Adjusted Rand Index of the GMM solution: 0.18230716541111341
The silhoutte score of the GMM solution: 0.1356012327371289
------------------------------------------------------------------------
Adjusted Rand Index of the DBSCAN solution: -0.002660945249813766
The silhoutte score of the DBSCAN solution: -0.1123388915588819
------------------------------------------------------------------------
Adjusted Rand Index of two cluster k-means: 0.43661540614807665
The Silhoutte score of two cluster k-means: 0.17440650461256255


ARI and Silhouette coefficient for k-means are higher than others solutions.
<br>
<br>
2.GMM implementation of scikit-learn has a parameter called covariance_type. This parameter determines the type of covariance parameters to use. Specifically, there are four types you can specify: full, tied, diag, & spherical. Try all of these. Which one does perform better in terms of ARI and silhouette scores?

1.full: This is the default. Each component has its own general covariance matrix.

In [12]:
# Defining the agglomerative clustering with covariance_type=full
gmm_cluster = GaussianMixture(n_components=2, random_state=123, covariance_type='full')

# Fit model
clusters = gmm_cluster.fit_predict(X_std)

In [13]:
print("Adjusted Rand Index of the GMM solution with covariance_type=full: {}"
      .format(metrics.adjusted_rand_score(y, clusters)))
print("The silhoutte score of the GMM solution with covariance_type=full: {}"
      .format(metrics.silhouette_score(X_std, clusters, metric='euclidean')))

Adjusted Rand Index of the GMM solution with covariance_type=full: 0.18230716541111341
The silhoutte score of the GMM solution with covariance_type=full: 0.1356012327371289


2.tied: All components share the same general covariance matrix.

In [14]:
# Defining the agglomerative clustering with covariance_type=tied
gmm_cluster = GaussianMixture(n_components=2, random_state=123, covariance_type='tied')

# Fit model
clusters = gmm_cluster.fit_predict(X_std)

In [15]:
print("Adjusted Rand Index of the GMM solution with covariance_type=tied: {}"
      .format(metrics.adjusted_rand_score(y, clusters)))
print("The silhoutte score of the GMM solution with covariance_type=tied: {}"
      .format(metrics.silhouette_score(X_std, clusters, metric='euclidean')))

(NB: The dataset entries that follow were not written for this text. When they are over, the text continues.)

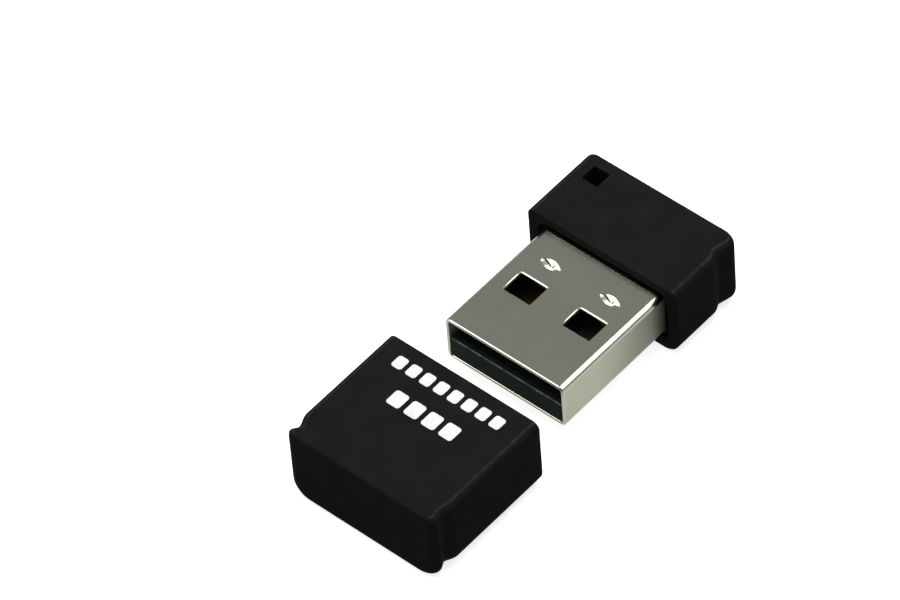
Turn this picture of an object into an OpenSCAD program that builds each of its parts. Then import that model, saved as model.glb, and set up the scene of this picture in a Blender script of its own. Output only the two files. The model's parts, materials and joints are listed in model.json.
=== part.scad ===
// Short USB Type-A flash drive with a pull-off cap, shown with its cap just pulled off.
// X runs across the drive, Y from the closed end of the cap to the back of the housing, Z up.
// The origin is on the surface the drive lies on, under the middle of drive and cap together.

/* [Housing and cap] */
// Width of the housing and of the cap
case_w = 15.1; // [14.8:0.1:16]
// Height of the housing and of the cap
case_h = 7.1; // [6.9:0.1:8]
// Radius of the two upper long edges of housing and cap
top_r = 0.7; // [0.5:0.1:1.4]
// Radius of the two lower long edges of housing and cap
under_r = 1.5; // [1.0:0.1:1.6]
// Depth of the rear housing, from its front rim to its back
housing_d = 7.7; // [7.4:0.1:9]
// Depth of the cap, from its mouth to its closed end
cap_d = 12.5; // [12.4:0.1:14]
// Gap between the cap's mouth and the tip of the plug while the cap is off
rest_gap = 4.5; // [4:0.5:12]

/* [Grip groove] */
// Width of the lip behind the groove of the housing
housing_lip = 0.6; // [0.4:0.05:0.8]
// Width of the groove of the housing
housing_groove_w = 2.5; // [2:0.1:2.6]
// Width of the lip at the closed end of the cap
cap_lip = 0.4; // [0.3:0.05:0.8]
// Width of the groove of the cap
cap_groove_w = 2.2; // [2:0.1:3]
// Depth of the grooves on the narrow sides: both of the cap's, the right one of the housing
groove_side = 0.32; // [0.1:0.02:0.36]
// Depth of the cap's grooves on its top and underside
groove_flat = 0.18; // [0.1:0.02:0.3]

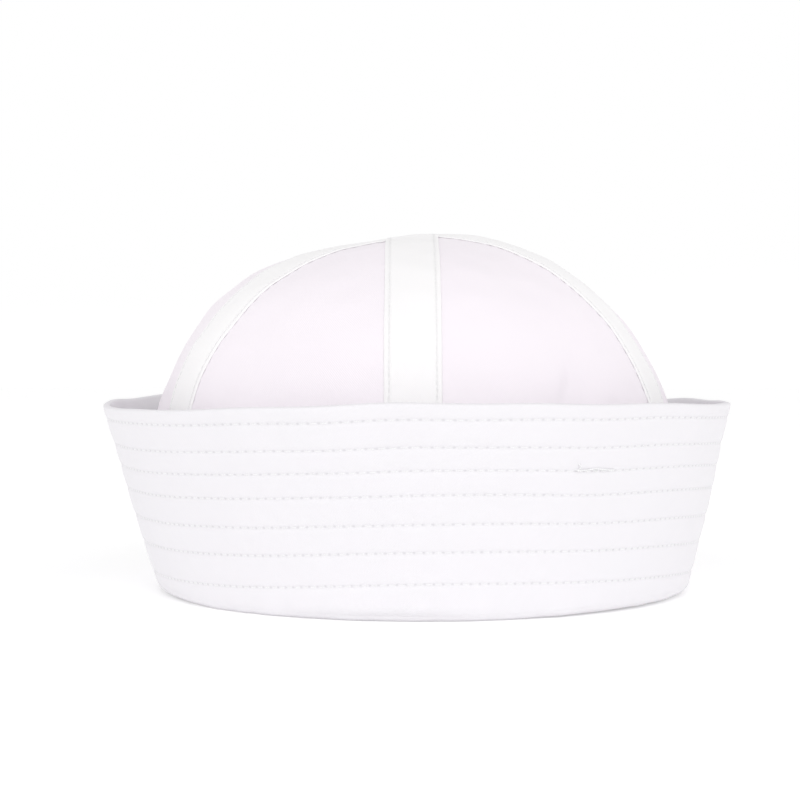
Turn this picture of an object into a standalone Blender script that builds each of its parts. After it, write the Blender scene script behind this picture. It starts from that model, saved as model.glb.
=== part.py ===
"""White cotton sailor cap: a domed crown of six gores with taped seams, and a quilted brim that is turned up all round.

Metres, +Z up. The front of the cap faces -Y, and +X is the right-hand side seen from the front.
The origin lies on the surface that the cap stands on, below the middle of the brim's rim.
Bearings go round the cap in degrees: 0 is the front, 90 is +X and 180 is the back.
"""

import math

import bmesh
import bpy
from mathutils import Vector

# The opening that the head goes into.
HEAD_HALF_WIDTH = 0.0910
HEAD_HALF_LENGTH = 0.0985

# Thickness of each cloth, and the gaps between pieces that are sewn together on the real cap.
CROWN_CLOTH = 0.0012
STRIP_CLOTH = 0.0009
BRIM_CLOTH = 0.0026
TURN_IN_CLOTH = 0.0016
SEAM_GAP = 0.0003
SEAT_CLEARANCE = 0.0005

# The turned-up brim.
BRIM_HEIGHT = 0.0700
BRIM_FLARE = 0.0290
TURN_IN_HEIGHT = 0.0120
FOLD_RADIUS = 0.0042
TURN_IN_RADIUS = 0.0018
FOLD_FLAT_DEPTH = 0.0003
BRIM_COLUMNS = 64
ROUND_STEPS = 4

# Rows of stitching on the brim, measured down its slant from the rim.
FIRST_ROW = 0.0048
ROW_PITCH = 0.0099
ROW_DEPTH = 0.0004

# The rows are sewn a little unevenly: their distances from each other, from the rim down, in shares of ROW_PITCH.
# Rows that a higher brim has below these follow at the full pitch.
ROW_STEPS = (0.97, 0.81, 0.86, 1.05, 1.02, 1.18)

# The crown.
CROWN_HEIGHT = 0.1310
CROWN_WIDEST_HEIGHT = 0.0530
CROWN_SWELL = 0.0027
GORE_FLATNESS = 0.0090
CROWN_EYE_RADIUS = 0.0040
GORE_COLUMNS = 8
WALL_ROWS = 4
DOME_ROWS = 12

# The tapes over the crown's seams.
STRIP_WIDTH = 0.0194
STRIP_COLUMNS = 4

# The cap stands a little askew: how far parts of it lie to the right of the middle of the rim.
FOOT_SHIFT = 0.0022
CROWN_SHIFT = -0.0019

# The six seams of the crown, in order round it.
CROWN_SEAMS = (
    # seam, bearing
    ("front", 0),
    ("front_right", 67),
    ("back_right", 121),
    ("back", 180),
    ("back_left", 240),
    ("front_left", 301),
)

# The brim in eight directions, 45 degrees apart. flare is a share of BRIM_FLARE, and rim and fold are rises in
# shares of BRIM_HEIGHT.
BRIM_DIRECTIONS = (
    # bearing, flare, rim, fold
    (0, 1.00, 0.026, 0.000),
    (45, 0.82, 0.002, 0.014),
    (90, 0.60, -0.020, 0.012),
    (135, 0.82, -0.040, 0.003),
    (180, 1.00, -0.020, 0.000),
    (225, 0.82, -0.014, 0.005),
    (270, 0.60, -0.022, 0.030),
    (315, 0.82, -0.024, 0.003),
)

# Dents and puffs of the crown, each centred at a bearing and a height. All lengths are shares of CROWN_HEIGHT, and
# a negative depth is a dent.
CROWN_FOLDS = (
    # bearing, height, across, up, depth
    (90, 0.950, 0.260, 0.120, 0.0122),
    (92, 0.820, 0.200, 0.160, 0.0080),
    (270, 0.880, 0.200, 0.180, 0.0080),
    (282, 0.985, 0.200, 0.070, -0.0084),
    (38, 0.580, 0.060, 0.090, -0.0080),
    (20, 0.780, 0.130, 0.160, 0.0050),
    (326, 0.700, 0.170, 0.150, -0.0050),
    (205, 0.680, 0.170, 0.140, -0.0090),
    (150, 0.820, 0.130, 0.120, -0.0070),
    (252, 0.640, 0.120, 0.120, 0.0040),
    (270, 0.824, 0.229, 0.137, 0.0130),
    (268, 0.565, 0.229, 0.153, -0.0198),
    (0, 0.999, 0.160, 0.076, -0.0099),
    (85, 0.992, 0.122, 0.084, 0.0076),
)

QUILTED_WHITE = (0.86, 0.86, 0.87, 1.0)
SINGLE_WHITE = (0.80, 0.79, 0.82, 1.0)
TAPE_WHITE = (0.90, 0.90, 0.90, 1.0)

# Distances outwards from the line of the head, through the layers that lie in the brim's fold.
CROWN_FOOT_OUT = TURN_IN_CLOTH + SEAT_CLEARANCE + CROWN_CLOTH
BRIM_FOOT_OUT = CROWN_FOOT_OUT + SEAM_GAP + STRIP_CLOTH + SEAT_CLEARANCE + BRIM_CLOTH

# The dome's half axes.
DOME_HALF_WIDTH = HEAD_HALF_WIDTH + CROWN_FOOT_OUT + CROWN_SWELL
DOME_HALF_LENGTH = HEAD_HALF_LENGTH + CROWN_FOOT_OUT + CROWN_SWELL
DOME_RISE = CROWN_HEIGHT - CROWN_WIDEST_HEIGHT


def clear_scene():
    for thing in list(bpy.data.objects):
        bpy.data.objects.remove(thing)


def cloth_material(name, colour):
    material = bpy.data.materials.new(name)
    material.use_nodes = True
    shader = material.node_tree.nodes["Principled BSDF"]
    shader.inputs["Base Color"].default_value = colour
    shader.inputs["Roughness"].default_value = 0.9
    shader.inputs["Metallic"].default_value = 0.0
    return material


def add_object(name, mesh_maker, material):
    mesh = bpy.data.meshes.new(name)
    mesh_maker.to_mesh(mesh)
    mesh_maker.free()
    mesh.shade_smooth()
    mesh.materials.append(material)
    thing = bpy.data.objects.new(name, mesh)
    bpy.context.scene.collection.objects.link(thing)
    return thing


def cloth_sheet(name, rows, thickness, side, material):
    """A sheet of cloth through rows of points, thickened inwards where side is -1 and outwards where it is 1."""
    mesh_maker = bmesh.new()
    grid = [[mesh_maker.verts.new(point) for point in row] for row in rows]
    for lower, upper in zip(grid, grid[1:]):
        for c in range(1, len(lower)):
            mesh_maker.faces.new((lower[c - 1], lower[c], upper[c], upper[c - 1]))
    mesh_maker.normal_update()
    first = next(iter(mesh_maker.faces))
    inside = Vector((0, 0, first.calc_center_median().z))
    if first.normal.dot(first.calc_center_median() - inside) < 0:
        bmesh.ops.reverse_faces(mesh_maker, faces=mesh_maker.faces)
    sheet = add_object(name, mesh_maker, material)
    solidify = sheet.modifiers.new("cloth", "SOLIDIFY")
    solidify.thickness = thickness
    solidify.offset = side
    solidify.use_even_offset = True


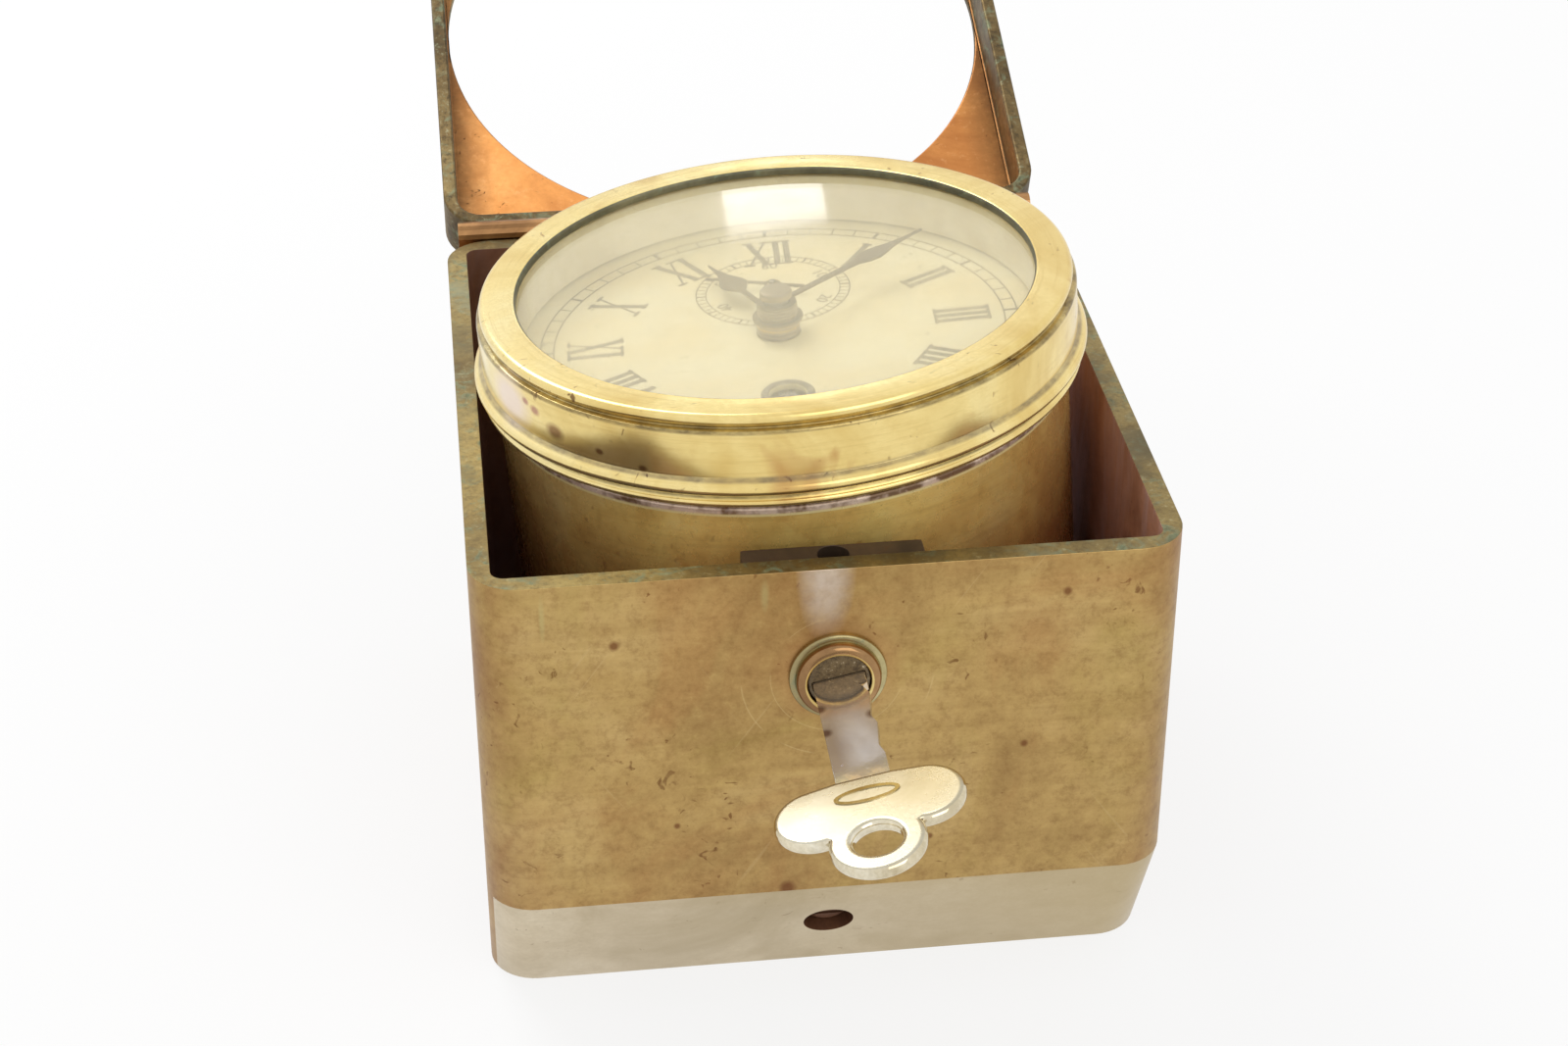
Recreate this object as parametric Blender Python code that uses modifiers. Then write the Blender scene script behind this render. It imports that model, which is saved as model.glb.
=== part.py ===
"""Ships clock in a lockable box: square case, round clock leaning in it, ring lid thrown back.

Metres, +Z up. The origin is the middle of the box's footprint, the front faces -Y, the hinge is at +Y.
The clock is modelled upright in its own frame, hung on one empty that gives it its lean.
"""

import math

import bmesh
import bpy
from mathutils import Matrix, Vector

MM = 0.001

# Shared clearances and cutter overrun
GAP = 0.3 * MM
OVER = 2.0 * MM

# Smoothness of round shapes
CORNER_STEPS = 4
BIG_STEPS = 48
PLATE_STEPS = 28
SMALL_STEPS = 16
FINE_STEPS = 10
HOLE_STEPS = 8

# Box
BOX_WIDTH = 98.0 * MM
BOX_DEPTH = 105.0 * MM
BOX_HEIGHT = 76.0 * MM
BOX_WALL = 3.1 * MM
BOX_CORNER = 6.9 * MM
BOX_INNER_CORNER = 1.8 * MM
FOOT_RISE = 22.0 * MM
FOOT_RUN = 11.3 * MM

# Base plate, its screw lugs and screws
BASE_THICK = 3.6 * MM
LUG_WIDTH = 16.0 * MM
LUG_DEPTH = 6.0 * MM
FRONT_LUG_TOP = 17.5 * MM
REAR_LUG_TOP = 14.0 * MM
BASE_SCREW_X = 0.3 * MM
BASE_SCREW_Z = 11.7 * MM
REAR_SCREW_Z = 9.0 * MM
BASE_SCREW_HEAD = 3.35 * MM
BASE_SCREW_HEAD_THICK = 1.7 * MM
BASE_SCREW_SHANK = 1.6 * MM
BASE_SCREW_LENGTH = 6.0 * MM
BASE_SCREW_SLOT = 0.8 * MM

# Seat block under the clock
SEAT_RADIUS = 32.0 * MM

# How the clock stands in the box
CLOCK_X = 4.35 * MM
CLOCK_Y = -0.63 * MM
CLOCK_DROP = 68.0 * MM
CLOCK_Z = BOX_HEIGHT - CLOCK_DROP
LEAN_LEFT = math.radians(4.07)
LEAN_BACK = math.radians(1.65)
DIAL_TURN = math.radians(3.0)

# Drum
DRUM_BOTTOM = 24.0 * MM
DRUM_SHOULDER = 70.4 * MM
DRUM_RADIUS = 42.4 * MM
DRUM_CHAMFER = 0.4 * MM
DRUM_FLOOR = 1.5 * MM
NECK_RADIUS = 40.9 * MM
NECK_TOP = 73.9 * MM
DRUM_BORE = 39.7 * MM

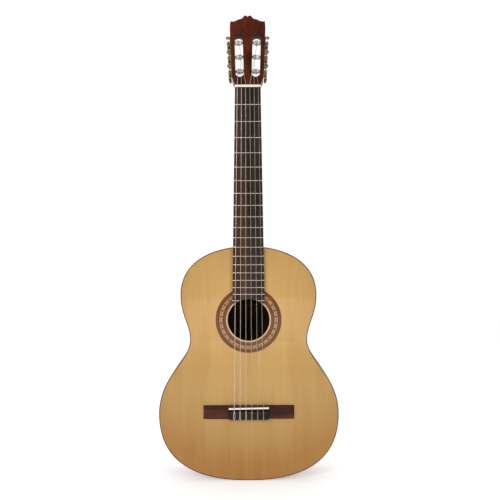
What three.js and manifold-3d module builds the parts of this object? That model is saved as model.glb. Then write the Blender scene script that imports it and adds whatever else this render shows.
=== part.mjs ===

Adjusted Rand Index of the GMM solution with covariance_type=tied: 0.18230716541111341
The silhoutte score of the GMM solution with covariance_type=tied: 0.1356012327371289


3.diag: Each component has its own diagonal covariance matrix.

In [18]:
# Defining the agglomerative clustering with covariance_type=diag
gmm_cluster = GaussianMixture(n_components=2, random_state=123, covariance_type='diag')

# Fit model
clusters = gmm_cluster.fit_predict(X_std)

In [19]:
print("Adjusted Rand Index of the GMM solution with covariance_type=diag: {}"
      .format(metrics.adjusted_rand_score(y, clusters)))
print("The silhoutte score of the GMM solution with covariance_type=diag: {}"
      .format(metrics.silhouette_score(X_std, clusters, metric='euclidean')))

Adjusted Rand Index of the GMM solution with covariance_type=diag: 0.18230716541111341
The silhoutte score of the GMM solution with covariance_type=diag: 0.1356012327371289


4.spherical: Each component has its own single variance.

In [20]:
# Defining the agglomerative clustering with covariance_type=spherical
gmm_cluster = GaussianMixture(n_components=2, random_state=123, covariance_type='spherical')

# Fit model
clusters = gmm_cluster.fit_predict(X_std)

In [21]:
print("Adjusted Rand Index of the GMM solution with covariance_type=diag: {}"
      .format(metrics.adjusted_rand_score(y, clusters)))
print("The silhoutte score of the GMM solution with covariance_type=diag: {}"
      .format(metrics.silhouette_score(X_std, clusters, metric='euclidean')))

Adjusted Rand Index of the GMM solution with covariance_type=diag: 0.2060175349560907
The silhoutte score of the GMM solution with covariance_type=diag: 0.12345483213377387


ARI and Silhoutte coefficient are different just in case of covariance_type=spherical with a higher ARI, but a lower Silhoutte coefficient.